Virtual CDN providers rely heavily on cloud infrastructure or software-defined edge deployments. This enables:

  • Temporary regional expansion
  • Burst handling without year-round overprovisioning
  • Rapid entry into new markets

Instead of expanding physical POPs, capacity can be instantiated virtually in cloud regions or partner infrastructure.

Faster Geographic Deployment

Launching delivery presence in a new region traditionally required:

  • Contract negotiations
  • Hardware deployment
  • Long provisioning cycles

Virtual CDN architectures reduce this timeline dramatically. Because infrastructure is software-defined, geographic deployment can align more closely with product expansion rather than infrastructure logistics.

Reduced Infrastructure Rigidity

A purely physical CDN model assumes that infrastructure footprint defines capability. A virtual model assumes that control and orchestration define capability.

This subtle shift matters. It allows organizations to:

  • Rebalance delivery dynamically
  • Avoid over-dependence on a single fixed edge footprint
  • Align infrastructure with business evolution

Virtual CDN is less about owning more servers and more about controlling how and where delivery happens.

Core Capabilities to Evaluate in a Virtual CDN Provider

Not all CDNs labeled “virtual” meet modern expectations. In 2026, evaluating a Virtual CDN provider requires attention to specific capabilities.

1. Software-Defined Control Plane

A true virtual CDN must allow delivery behavior to be configured programmatically. Static configuration limits flexibility.

Key considerations:

  • API-driven provisioning
  • Policy-based routing
  • Programmable traffic management
  • Infrastructure abstraction

2. Elastic Edge Provisioning

Elasticity should not be theoretical. It must support real workload variability.

Evaluation questions:

  • Can capacity scale quickly during burst events?
  • Does scaling require manual intervention?
  • Is regional expansion tied to long-term commitments?
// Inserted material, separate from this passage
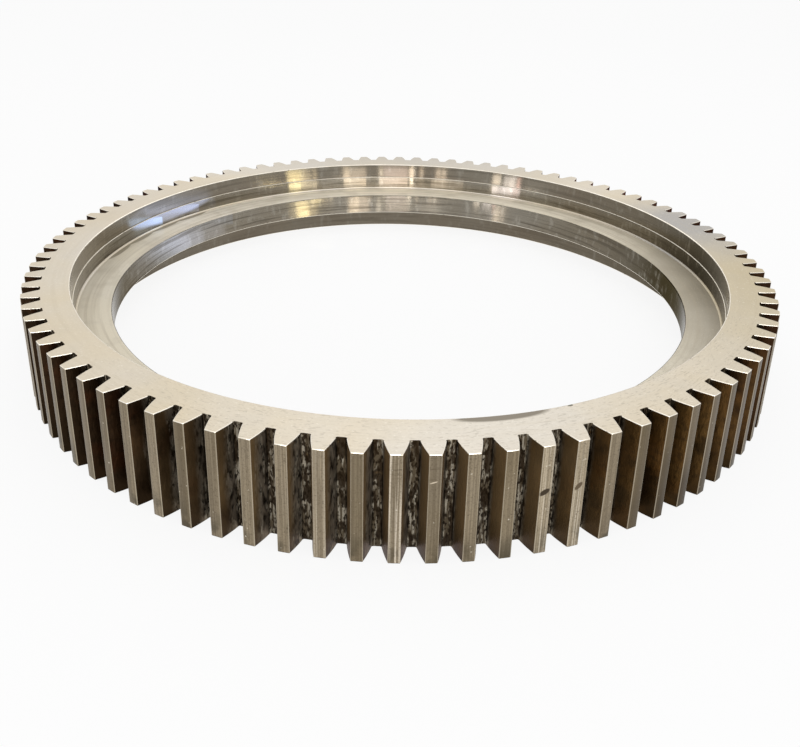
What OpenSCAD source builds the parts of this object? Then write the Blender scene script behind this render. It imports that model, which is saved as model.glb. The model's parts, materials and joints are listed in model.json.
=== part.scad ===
// Ring gear: one solid steel ring with external spur teeth, lying flat on its lower face.
// Inside, a flange stands between an upper and a lower recess, and its inner edge is the bore.
// The wall of the upper recess has two steps: the lower one is the band that locates the mating hub.
// The origin is the centre of the lower face, and +Z is the ring's axis. Millimetres.

/* [Teeth] */
// Number of teeth round the rim
tooth_count = 90; // [72:1:120]
// Module: the pitch circle's diameter divided by the number of teeth
tooth_module = 20; // [16:0.5:24]
// Pressure angle of the involute flanks, in degrees
pressure_angle = 17.5; // [14.5:0.5:20]
// Share of the pitch circle that the teeth take, the rest being the spaces
tooth_share = 0.53; // [0.48:0.01:0.54]
// Height of a tooth above the pitch circle, as a share of the module
addendum_share = 0.9; // [0.8:0.05:1]
// Depth of a tooth space below the pitch circle, as a share of the module
dedendum_share = 1.15; // [1.05:0.05:1.25]
// Radius of the fillet in each root corner of a tooth space
root_fillet_r = 3; // [2:0.5:5]

/* [Ring] */
// Width of the toothed face, which is the height of the ring as it lies
face_w = 220; // [200:5:260]
// Thickness of the rim, from the tooth roots in to the upper recess
rim_t = 65; // [45:1:90]
// Chamfer on every turned edge
edge_break = 2; // [1:0.5:3]

/* [Upper recess] */
// Depth of the upper recess, from the top face down to the flange
upper_depth = 85; // [65:1:100]
// Height of the locating band above the flange
register_h = 41; // [25:1:55]
// Step in radius from the recess wall in to the locating band
register_step = 3; // [1.5:0.5:6]

/* [Flange and bore] */
// Thickness of the flange
flange_t = 62; // [40:1:80]
// Width of the flange, from the locating band in to the bore
flange_w = 84; // [50:1:110]

/* [Lower recess] */
// Thickness of the rim, from the tooth roots in to the lower recess
lower_rim_t = 70; // [50:1:90]
// Radius in the corners where the flange meets the recess walls
corner_r = 4; // [2:0.5:8]

/* [Hidden] */
$fn = 240;
// Points along one flank and along one quarter of a rounded corner
flank_steps = 5;
corner_steps = 3;
// How far a cutting shape runs past the faces that it cuts
past = 2;
// Circles of the teeth
pitch_r = tooth_module * tooth_count / 2;
base_r = pitch_r * cos(pressure_angle);
tip_r = pitch_r + addendum_share * tooth_module;
root_r = pitch_r - dedendum_share * tooth_module;
// Angle from the middle of a tooth to the middle of the next space
half_pitch = 180 / tooth_count;
// Radii inside the ring
upper_r = root_r - rim_t;
register_r = upper_r - register_step;
bore_r = register_r - flange_w;
lower_r = root_r - lower_rim_t;
// Heights above the lower face
flange_top = face_w - upper_depth;
flange_bottom = flange_top - flange_t;
register_top = flange_top + register_h;

function polar(r, a) = r * [cos(a), sin(a)];

// The involute function of an angle, in degrees
function involute(a) = tan(a) * 180 / PI - a;

// Half of the angle that a tooth space spans at radius r
function space_half(r) =
    half_pitch * (1 - tooth_share) - involute(pressure_angle) + involute(acos(base_r / max(r, base_r)));

// Points of an arc about c from angle a0 to angle a1
function arc(c, r, a0, a1, steps) =
    [for (i = [0 : steps]) c + polar(r, a0 + (a1 - a0) * i / steps)];

// Centre of a root fillet. It touches the root circle and the flank, so it lies on an involute that is
// turned from the flank by the fillet's radius, measured round the base circle.
fillet_centre_r = root_r + root_fillet_r;
fillet_centre_a = space_half(fillet_centre_r) - root_fillet_r / base_r * 180 / PI;
fillet_centre = polar(fillet_centre_r, fillet_centre_a);

// Where the fillet meets the flank, found along the line from that centre that touches the base circle
tangent_length = sqrt(max(pow(fillet_centre_r, 2) - pow(base_r, 2), pow(root_fillet_r, 2)));
flank_start_r = norm([base_r, tangent_length - root_fillet_r]);
flank_start = polar(flank_start_r, space_half(flank_start_r));
flank_end_r = tip_r + past;

// One side of a tooth space, from the root out past the tip
function space_side() =
    let (to_flank = flank_start - fillet_centre)
    concat(
        arc(fillet_centre, root_fillet_r, fillet_centre_a + 180, atan2(to_flank.y, to_flank.x), corner_steps),
        [for (i = [1 : flank_steps])
            let (r = flank_start_r + (flank_end_r - flank_start_r) * i / flank_steps)
            polar(r, space_half(r))]
    );

// The other side is its mirror image, from the tip back to the root
function mirrored(points) = [for (i = [len(points) - 1 : -1 : 0]) [points[i].x, -points[i].y]];

module tooth_space() {
    translate([0, 0, -past])
        linear_extrude(face_w + 2 * past)
            polygon(concat(space_side(), mirrored(space_side())));
}

// The turned section, as points of radius and height, starting at the outside of the lower face
function section() =
    concat(
        [
            [tip_r - edge_break, 0],
            [tip_r, edge_break],
            [tip_r, face_w - edge_break],
            [tip_r - edge_break, face_w],
            [upper_r + edge_break, face_w],
            [upper_r, face_w - edge_break],
            [upper_r, register_top],
            [register_r, register_top],
        ],
        arc([register_r - corner_r, flange_top + corner_r], corner_r, 0, -90, corner_steps),
        [
            [bore_r + edge_break, flange_top],
            [bore_r, flange_top - edge_break],
            [bore_r, flange_bottom + edge_break],
            [bore_r + edge_break, flange_bottom],
        ],
        arc([lower_r - corner_r, flange_bottom - corner_r], corner_r, 90, 0, corner_steps),
        [
            [lower_r, edge_break],
            [lower_r + edge_break, 0],
        ]
    );

// The whole gear: the turned ring with its tooth spaces cut. A tooth is centred on +X.
module ring_gear() {
    color([0.63, 0.60, 0.56])
        difference() {
            rotate_extrude() polygon(section());
            for (i = [0 : tooth_count - 1])
                rotate([0, 0, (2 * i + 1) * half_pitch]) tooth_space();
        }
}

ring_gear();
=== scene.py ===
# %% [markdown]
# # A ring gear, made and finished in Blender
# The object is one heavy steel ring, 1.8 m across, with 90 straight teeth on its outside and a flange
# inside it. It was turned on a large lathe and its teeth were cut one after another. This lesson builds its
# mesh with bmesh operators, gives each kind of machined surface its own material, and lights it softly on a
# pale floor.

# %% Load the frame
import json
import math
import random

import bmesh
import bpy
from mathutils import Matrix, Vector


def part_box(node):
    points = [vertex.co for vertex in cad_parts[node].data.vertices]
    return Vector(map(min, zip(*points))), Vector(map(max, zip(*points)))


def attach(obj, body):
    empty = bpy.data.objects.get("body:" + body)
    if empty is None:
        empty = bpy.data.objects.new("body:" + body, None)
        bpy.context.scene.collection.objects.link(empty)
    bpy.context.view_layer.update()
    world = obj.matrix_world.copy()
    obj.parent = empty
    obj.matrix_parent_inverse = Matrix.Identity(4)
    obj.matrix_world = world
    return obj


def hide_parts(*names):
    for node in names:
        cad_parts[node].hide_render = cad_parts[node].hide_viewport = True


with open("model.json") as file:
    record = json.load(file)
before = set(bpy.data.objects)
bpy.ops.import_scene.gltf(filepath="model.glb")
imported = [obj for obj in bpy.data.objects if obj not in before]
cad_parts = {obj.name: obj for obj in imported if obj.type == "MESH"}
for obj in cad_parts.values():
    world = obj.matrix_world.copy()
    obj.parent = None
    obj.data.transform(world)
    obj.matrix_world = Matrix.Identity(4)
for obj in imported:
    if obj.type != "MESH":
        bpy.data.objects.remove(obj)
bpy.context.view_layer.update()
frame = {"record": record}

# %% [markdown]
# ## Sizes
# The gear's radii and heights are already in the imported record, because each turned wall is a mount there.
# Reading them keeps this mesh on the CAD model. Only the teeth need sizes of their own: a module of 20 mm,
# which is the pitch diameter divided by the number of teeth, the share of the module that stands above and
# below the pitch circle, and the share of the pitch circle that the teeth take.

# %% Read the sizes from the frame
MM = 0.001
mounts = {m["name"]: m for m in frame["record"]["mounts"]}


def radius(name):
    """The radius of a turned wall, in metres."""
    return mounts[name]["dims"]["r_mm"] * MM


def height(name):
    """The height of a turned face, in metres."""
    return mounts[name]["pos_m"][2]


gear_low, gear_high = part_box("ring_gear")
FACE_W = round(gear_high.z - gear_low.z, 4)
TIP_R = round(gear_high.x, 4)
UPPER_R = radius("upper_recess")
REGISTER_R = radius("register")
BORE_R = radius("bore")
LOWER_R = radius("lower_recess")
FLANGE_TOP = height("flange_seat")
FLANGE_BOTTOM = height("flange_back")
REGISTER_TOP = height("register") + mounts["register"]["dims"]["length_mm"] * MM / 2
print("tip radius", TIP_R, "face width", FACE_W)
print("bore radius", BORE_R, "ledge height", round(REGISTER_TOP, 4))

# %% Sizes of the teeth
MODULE = 20 * MM
TEETH = 90
PRESSURE_ANGLE = math.radians(17.5)
TOOTH_SHARE = 0.53
ADDENDUM = 0.9 * MODULE
DEDENDUM = 1.15 * MODULE
PITCH_R = TIP_R - ADDENDUM
BASE_R = PITCH_R * math.cos(PRESSURE_ANGLE)
ROOT_R = PITCH_R - DEDENDUM
PITCH = 2 * math.pi / TEETH
print("pitch radius", round(PITCH_R, 4), "root radius", round(ROOT_R, 4))
print("one pitch in degrees:", math.degrees(PITCH))

# %% [markdown]
# ## The camera
# The photograph was taken from in front of the ring, at about waist height. A camera has three things to
# match: where it stands, where it points, and its focal length. The picture was also cropped off centre,
# which is a lens shift and not a turn, so the shift is set on the camera and the perspective stays true.

# %% Place the camera
bpy.context.scene.view_settings.view_transform = "Standard"
CAMERA_AT = Vector((-0.0834, -2.0754, 1.0262))
CAMERA_AIM = Vector((-0.0255, 0.5530, 0.0))
CAMERA_ROLL = math.radians(0.97)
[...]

3. Integration with Cloud Infrastructure

Because virtualization depends heavily on cloud infrastructure, integration matters.

Providers should support:

  • Cloud-native deployment models
  • Seamless integration with storage and compute
  • Hybrid infrastructure strategies

4. Observability and Telemetry

Virtual architectures introduce abstraction. Without visibility, that abstraction becomes a liability.

Essential observability capabilities include:

  • Real-time performance telemetry
  • Routing visibility
  • Regional performance breakdown
  • Failure detection and mitigation transparency

5. Cost Transparency Under Variable Traffic

Elasticity often shifts cost models from fixed to usage-based. This can introduce unpredictability.

Enterprises should evaluate:

  • Burst pricing behavior
  • Cost control mechanisms
  • Integration of cost signals into routing logic

A Virtual CDN provider that offers flexibility without cost clarity creates new risks.

Virtual CDN vs Multi-CDN: Where They Overlap and Diverge

The terms Virtual CDN and Multi-CDN are sometimes used interchangeably, but they describe different architectural layers.

A Multi-CDN strategy distributes traffic across multiple delivery networks to improve resilience and reduce performance variability. It addresses vendor diversification and dynamic routing across providers.

A Virtual CDN, by contrast, focuses on how infrastructure is provisioned and controlled, regardless of the number of delivery networks involved.

They overlap in several ways:

  • Both emphasize flexibility
  • Both reduce dependence on static assumptions
  • Both support dynamic traffic behavior

But they diverge in scope:

  • Multi-CDN is primarily about traffic distribution across providers
  • Virtual CDN is about infrastructure abstraction and elastic deployment

In many modern architectures, the two coexist. A Virtual CDN layer may orchestrate traffic across multiple underlying CDNs, combining software-defined infrastructure with diversified execution.